In the heated debates over the Second Amendment, one of the most important truths often gets lost: the Constitution was designed not to follow the whims of the moment, but to guard liberty against the errors of ignorance and emotion. The concerns raised about legislative instability and lawmakers who do not truly grasp the weight of the power they hold are not abstract complaints; they are a direct echo of the Founders’ deepest fears about what happens when government becomes untethered from principle and grounded understanding. When elected officials treat gun‑rights questions as nothing more than political props for the next election cycle, they betray both the Constitution and the voters who trusted them with office.

James Madison’s warning in Federalist No. 53 is especially prescient today. He understood that free elections are essential, but he also insisted that too frequent turnover can produce a House of Representatives full of people who lack the time, experience, and depth of reflection needed to govern wisely. A constant cycle of campaigning pressures politicians to react to the latest headline, not to wrestle with the long‑term consequences of their laws. In the context of firearms policy, that means bills rushed through after a tragedy, written by legislators who cannot distinguish a magazine from a bolt action, or a rifle from a pistol. When the people’s rights are on the line, that kind of ignorance is not harmless—it is dangerous.

Far too many members of Congress now approach gun regulation the way a bureaucrat approaches paperwork: as a technical tweak, not a constitutional question. Yet the Second Amendment is not a favor handed out by politicians; it is a declarative statement that the right of the people to keep and bear arms shall not be infringed. When lawmakers treat that language as a suggestion rather than a constraint, they invite exactly the kind of overreach the Founders warned against. Knee‑jerk universal‑background‑check schemes, “red‑flag” laws, or bans on entire classes of firearms are often sold as commonsense measures, but they are rarely subjected to the same rigorous scrutiny that proponents demand for tax policy or foreign‑policy decisions. The result is a patchwork of laws that burden law‑abiding citizens while failing to stop the actual criminals who ignore every statute already on the books.

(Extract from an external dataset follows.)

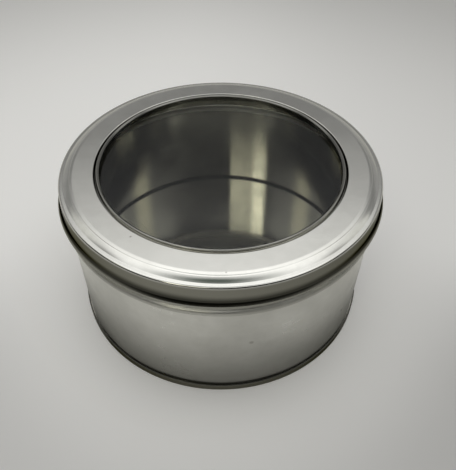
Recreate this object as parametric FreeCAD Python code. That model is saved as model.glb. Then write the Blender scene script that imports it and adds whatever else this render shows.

Madison’s broader point about stability is just as crucial. A healthy republic requires time to deliberate, to study evidence, and to weigh consequences. If representatives are perpetually focused on the next fundraiser or the next primary, they have little room to learn the mechanics of firearms, the patterns of criminal behavior, or the constitutional doctrine that protects their constituents. That breeds a culture of reactive governance, where the loudest voices and the most emotional moments dictate policy instead of sober analysis. When that happens, the Second Amendment is not defended; it is bartered away in the name of expediency, under the false belief that public safety and liberty are somehow at odds.

For Americans who value the right to defend themselves and their families, the real lesson is this: the battle for the Second Amendment is not just over bullets and bills, it is over the character and competence of the people we elect. The Founders built a system that assumed certain minimum standards of knowledge, prudence, and self‑restraint in those holding power. Today, citizens must insist on that same standard. That means supporting candidates who understand the historical context of the Second Amendment, who can speak with precision about the tools they seek to regulate, and who are willing to stand on principle even when the political winds blow the other way. The liberties that Americans hold dear will not be lost in a single dramatic vote; they will be worn down by the steady accumulation of poorly thought‑out laws and inexperienced lawmakers. Vigilance, education, and informed leadership are the best defenses against that erosion.